Results of the current investigation indicated that 42.9% of the Chinese elite athletes surveyed experienced an injury in the past year, the majority being muscle injury, joint injury and/or ligament sprain; only one athlete reported stress injury. The BMD data indicated that no participants in the current investigation had symptoms of low bone density (bone mineral density Z-score between − 1.0 and − 2.0) [4]. Compared to previous studies, the elite athletes in the current investigation had a lower incidence of low BMD [33, 34]. However, while BMD values were considered to be in the normal range for these elite athletes, the total-body BMD and BMD Z-score in the high-risk group were significantly lower than those in the low-risk group.
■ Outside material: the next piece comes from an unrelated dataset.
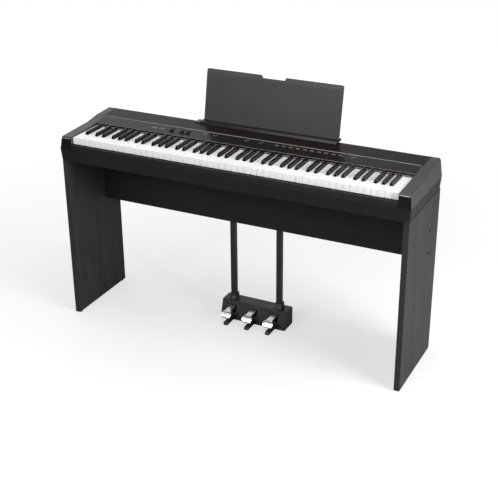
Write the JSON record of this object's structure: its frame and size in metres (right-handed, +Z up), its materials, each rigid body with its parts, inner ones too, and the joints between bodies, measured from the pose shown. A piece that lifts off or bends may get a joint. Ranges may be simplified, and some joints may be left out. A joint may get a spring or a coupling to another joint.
{
  "type": "digital piano on stand",
  "caption": "Slab digital piano with a full keyboard on a panel stand, with a music rest and a three-pedal unit.",
  "frame": {"origin": "on the floor under the middle of the whole object's bounding box", "axes": "+X to the treble side, +Y from the player to the back, +Z up"},
  "size_m": [1.316, 0.3548, 0.9275],
  "materials": {
    "case": "fine textured black",
    "end_block": "satin black",
    "deck": "brushed satin black",
    "panel_gloss": "polished black",
    "felt": "red felt",
    "steel": "zinc plated",
    "circuit": "solder mask",
    "rest": "fine textured dark grey",
    "board": "black wood-grain foil on board",
    "post": "satin black powder coat",
    "glide": "moulded black",
    "chrome": "polished",
    "key_white": "satin white",
    "key_black": "satin black",
    "slider": "moulded black",
    "button": "moulded dark grey",
    "button_row": "tinted dark brown"
  },
  "bodies": {
    "root": {"lower_case": "case", "bottom_plate": "case", "rear_panel": "case", "key_slip": "case", "rest_ledge": "case", "pedal_box": "case", "pedal_base": "case", "speaker_left": "case", "speaker_right": "case", "end_block_left": "end_block", "end_block_right": "end_block", "top_cover": "deck", "control_panel": "panel_gloss", "felt_strip": "felt", "key_frame": "steel", "pedal_axle": "steel", "bolt_left_lower": "steel", "bolt_left_upper": "steel", "bolt_right_lower": "steel", "bolt_right_upper": "steel", "main_board": "circuit", "music_rest": "rest", "side_board_left": "board", "side_board_right": "board", "back_panel": "board", "post_left": "post", "post_right": "post", "glide_left_front": "glide", "glide_left_rear": "glide", "glide_right_front": "glide", "glide_right_rear": "glide"},
    "key_c4": {"key_c4": "key_white"},
    "key_c_sharp4": {"key_c_sharp4": "key_black"},
    "key_d4": {"key_d4": "key_white"},
    "key_d_sharp4": {"key_d_sharp4": "key_black"},
    "key_e4": {"key_e4": "key_white"},
    "key_f4": {"key_f4": "key_white"},
    "key_f_sharp4": {"key_f_sharp4": "key_black"},
    "key_g4": {"key_g4": "key_white"},
    "key_g_sharp4": {"key_g_sharp4": "key_black"},
    "key_a4": {"key_a4": "key_white"},
    "key_a_sharp4": {"key_a_sharp4": "key_black"},
    "key_b4": {"key_b4": "key_white"},
    "key_unit_low": {"key_unit_low": "key_white"},
    "key_unit_2": {"key_unit_2": "key_white"},
    "key_unit_3": {"key_unit_3": "key_white"},
    "key_unit_5": {"key_unit_5": "key_white"},
    "key_unit_6": {"key_unit_6": "key_white"},
    "key_unit_high": {"key_unit_high": "key_white"},
    "pedal_left": {"pedal_left": "chrome"},
    "pedal_middle": {"pedal_middle": "chrome"},
    "pedal_right": {"pedal_right": "chrome"},
    "volume_slider": {"volume_slider": "slider"},
    "balance_slider": {"balance_slider": "slider"},
    "tone_slider": {"tone_slider": "slider"},
    "power_button": {"power_button": "button"},
    "function_button": {"function_button": "button"},
    "button_comb_left": {"button_comb_left": "button_row"},
    "button_comb_right": {"button_comb_right": "button_row"}
  },
  "joints": [
    {"name": "key_c4_press", "type": "hinge", "parent": "root", "child": "key_c4", "pos_m": [-0.05875, 0.04259, 0.6902], "axis": [1, 0, 0], "range_deg": [0, 2.8], "stiffness_Nm_per_rad": 2.2, "springref_deg": -4.58},
    {"name": "key_c_sharp4_press", "type": "hinge", "parent": "root", "child": "key_c_sharp4", "pos_m": [-0.04935, 0.04259, 0.6902], "axis": [1, 0, 0], "range_deg": [0, 3.4], "stiffness_Nm_per_rad": 1.2, "springref_deg": -4.58},
    {"name": "key_d4_press", "type": "hinge", "parent": "root", "child": "key_d4", "pos_m": [-0.03525, 0.04259, 0.6902], "axis": [1, 0, 0], "range_deg": [0, 2.8], "stiffness_Nm_per_rad": 2.2, "springref_deg": -4.58},
    {"name": "key_d_sharp4_press", "type": "hinge", "parent": "root", "child": "key_d_sharp4", "pos_m": [-0.02115, 0.04259, 0.6902], "axis": [1, 0, 0], "range_deg": [0, 3.4], "stiffness_Nm_per_rad": 1.2, "springref_deg": -4.58},
    {"name": "key_e4_press", "type": "hinge", "parent": "root", "child": "key_e4", "pos_m": [-0.01175, 0.04259, 0.6902], "axis": [1, 0, 0], "range_deg": [0, 2.8], "stiffness_Nm_per_rad": 2.2, "springref_deg": -4.58},
    {"name": "key_f4_press", "type": "hinge", "parent": "root", "child": "key_f4", "pos_m": [0.01175, 0.04259, 0.6902], "axis": [1, 0, 0], "range_deg": [0, 2.8], "stiffness_Nm_per_rad": 2.2, "springref_deg": -4.58},
    {"name": "key_f_sharp4_press", "type": "hinge", "parent": "root", "child": "key_f_sharp4", "pos_m": [0.02014, 0.04259, 0.6902], "axis": [1, 0, 0], "range_deg": [0, 3.4], "stiffness_Nm_per_rad": 1.2, "springref_deg": -4.58},
    {"name": "key_g4_press", "type": "hinge", "parent": "root", "child": "key_g4", "pos_m": [0.03525, 0.04259, 0.6902], "axis": [1, 0, 0], "range_deg": [0, 2.8], "stiffness_Nm_per_rad": 2.2, "springref_deg": -4.58},
    {"name": "key_g_sharp4_press", "type": "hinge", "parent": "root", "child": "key_g_sharp4", "pos_m": [0.047, 0.04259, 0.6902], "axis": [1, 0, 0], "range_deg": [0, 3.4], "stiffness_Nm_per_rad": 1.2, "springref_deg": -4.58},
    {"name": "key_a4_press", "type": "hinge", "parent": "root", "child": "key_a4", "pos_m": [0.05875, 0.04259, 0.6902], "axis": [1, 0, 0], "range_deg": [0, 2.8], "stiffness_Nm_per_rad": 2.2, "springref_deg": -4.58},
    {"name": "key_a_sharp4_press", "type": "hinge", "parent": "root", "child": "key_a_sharp4", "pos_m": [0.07386, 0.04259, 0.6902], "axis": [1, 0, 0], "range_deg": [0, 3.4], "stiffness_Nm_per_rad": 1.2, "springref_deg": -4.58},
    {"name": "key_b4_press", "type": "hinge", "parent": "root", "child": "key_b4", "pos_m": [0.08225, 0.04259, 0.6902], "axis": [1, 0, 0], "range_deg": [0, 2.8], "stiffness_Nm_per_rad": 2.2, "springref_deg": -4.58},
    {"name": "key_unit_low_press", "type": "hinge", "parent": "root", "child": "key_unit_low", "pos_m": [-0.50525, 0.04259, 0.6902], "axis": [1, 0, 0], "range_deg": [0, 2.8], "stiffness_Nm_per_rad": 33, "springref_deg": -4.58},
    {"name": "key_unit_2_press", "type": "hinge", "parent": "root", "child": "key_unit_2", "pos_m": [-0.31725, 0.04259, 0.6902], "axis": [1, 0, 0], "range_deg": [0, 2.8], "stiffness_Nm_per_rad": 26.4, "springref_deg": -4.58},
    {"name": "key_unit_3_press", "type": "hinge", "parent": "root", "child": "key_unit_3", "pos_m": [-0.15275, 0.04259, 0.6902], "axis": [1, 0, 0], "range_deg": [0, 2.8], "stiffness_Nm_per_rad": 26.4, "springref_deg": -4.58},
    {"name": "key_unit_5_press", "type": "hinge", "parent": "root", "child": "key_unit_5", "pos_m": [0.17625, 0.04259, 0.6902], "axis": [1, 0, 0], "range_deg": [0, 2.8], "stiffness_Nm_per_rad": 26.4, "springref_deg": -4.58},
    {"name": "key_unit_6_press", "type": "hinge", "parent": "root", "child": "key_unit_6", "pos_m": [0.34075, 0.04259, 0.6902], "axis": [1, 0, 0], "range_deg": [0, 2.8], "stiffness_Nm_per_rad": 26.4, "springref_deg": -4.58},
    {"name": "key_unit_high_press", "type": "hinge", "parent": "root", "child": "key_unit_high", "pos_m": [0.517, 0.04259, 0.6902], "axis": [1, 0, 0], "range_deg": [0, 2.8], "stiffness_Nm_per_rad": 28.6, "springref_deg": -4.58},
    {"name": "pedal_left_press", "type": "hinge", "parent": "root", "child": "pedal_left", "pos_m": [-0.0865, 0.08959, 0.043], "axis": [1, 0, 0], "range_deg": [0, 7], "stiffness_Nm_per_rad": 8, "springref_deg": -4.58},
    {"name": "pedal_middle_press", "type": "hinge", "parent": "root", "child": "pedal_middle", "pos_m": [0, 0.08959, 0.043], "axis": [1, 0, 0], "range_deg": [0, 7], "stiffness_Nm_per_rad": 8, "springref_deg": -4.58},
    {"name": "pedal_right_press", "type": "hinge", "parent": "root", "child": "pedal_right", "pos_m": [0.0865, 0.08959, 0.043], "axis": [1, 0, 0], "range_deg": [0, 7], "stiffness_Nm_per_rad": 8, "springref_deg": -4.58},
    {"name": "volume_slider_travel", "type": "slide", "parent": "root", "child": "volume_slider", "axis": [0, 0.9898, 0.1426], "range_m": [-0.01, 0.01]},
    {"name": "balance_slider_travel", "type": "slide", "parent": "root", "child": "balance_slider", "axis": [0, 0.9898, 0.1426], "range_m": [-0.01, 0.01]},
    {"name": "tone_slider_travel", "type": "slide", "parent": "root", "child": "tone_slider", "axis": [0, 0.9898, 0.1426], "range_m": [-0.01, 0.01]},
    {"name": "power_button_press", "type": "slide", "parent": "root", "child": "power_button", "axis": [0, 0, -1], "range_m": [0, 0.001], "stiffness_N_per_m": 400, "springref_m": -0.001},
    {"name": "function_button_press", "type": "slide", "parent": "root", "child": "function_button", "axis": [0, 0, -1], "range_m": [0, 0.001], "stiffness_N_per_m": 400, "springref_m": -0.001},
    {"name": "button_comb_left_press", "type": "slide", "parent": "root", "child": "button_comb_left", "axis": [0, 0, -1], "range_m": [0, 0.001], "stiffness_N_per_m": 800, "springref_m": -0.001},
    {"name": "button_comb_right_press", "type": "slide", "parent": "root", "child": "button_comb_right", "axis": [0, 0, -1], "range_m": [0, 0.001], "stiffness_N_per_m": 800, "springref_m": -0.001}
  ]
}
It has been established that athletes’ BMD can influence long-term EA and menstrual status [35], and in the current investigation BMD was lower in LEA, although there was no significant correlation with E2. It has been established that LEA and menstrual disturbance can gradually impact bone health, leading to clinical endpoints such as osteoporosis and fractures [35]. We therefore recommend that future investigations focus on bone health in athletes, and specifically its association with injury, LEA and menstrual disorders.

Limitations

Within this cross-sectional investigation, use of self-reported measures may have introduced bias, since this method is largely dependent upon on participants’ enthusiasm, compliance and memory [21]. Further, some sensitive questions may affect the authenticity of the response, the possibility of which may underestimate the risk of LEA. In this study, it was possible to collect data on biomarkers in a sub-group of only 14 elite athletes, in a limited number of sports. This relatively small sample size is one of the limitations of our study, and reflects the difficulty and challenge of recruiting national and world-class athletes, particularly those preparing for major international championship events. Thus, similar studies conducted in this area could be conducted with other athlete populations, and should include larger sample sizes, particularly for biomarker testing.

Conclusions

Our study demonstrates that for Chinese female athletes, elite athletes have a higher risk of LEA than recreational athletes. Further, Chinese elite athletes, who have a higher training volume and training frequency than recreational athletes, have higher LEA risk, menstrual disturbance, and primary amenorrhea than recreational athletes. In addition, LEA risk was found to be associated with decreased E2 concentration and lower bone mineral density. These data may indicate that both elite and recreational groups may require additional education on nutritional strategies which can enhance both performance and health. In conclusion, emphasizing the importance of LEA, and promoting screening and prevention strategies is crucial to achieving the important goal of protecting the health of Chinese athletes involved in aesthetic sports, particularly given the association of LEA with and the potential for a negative impact on health.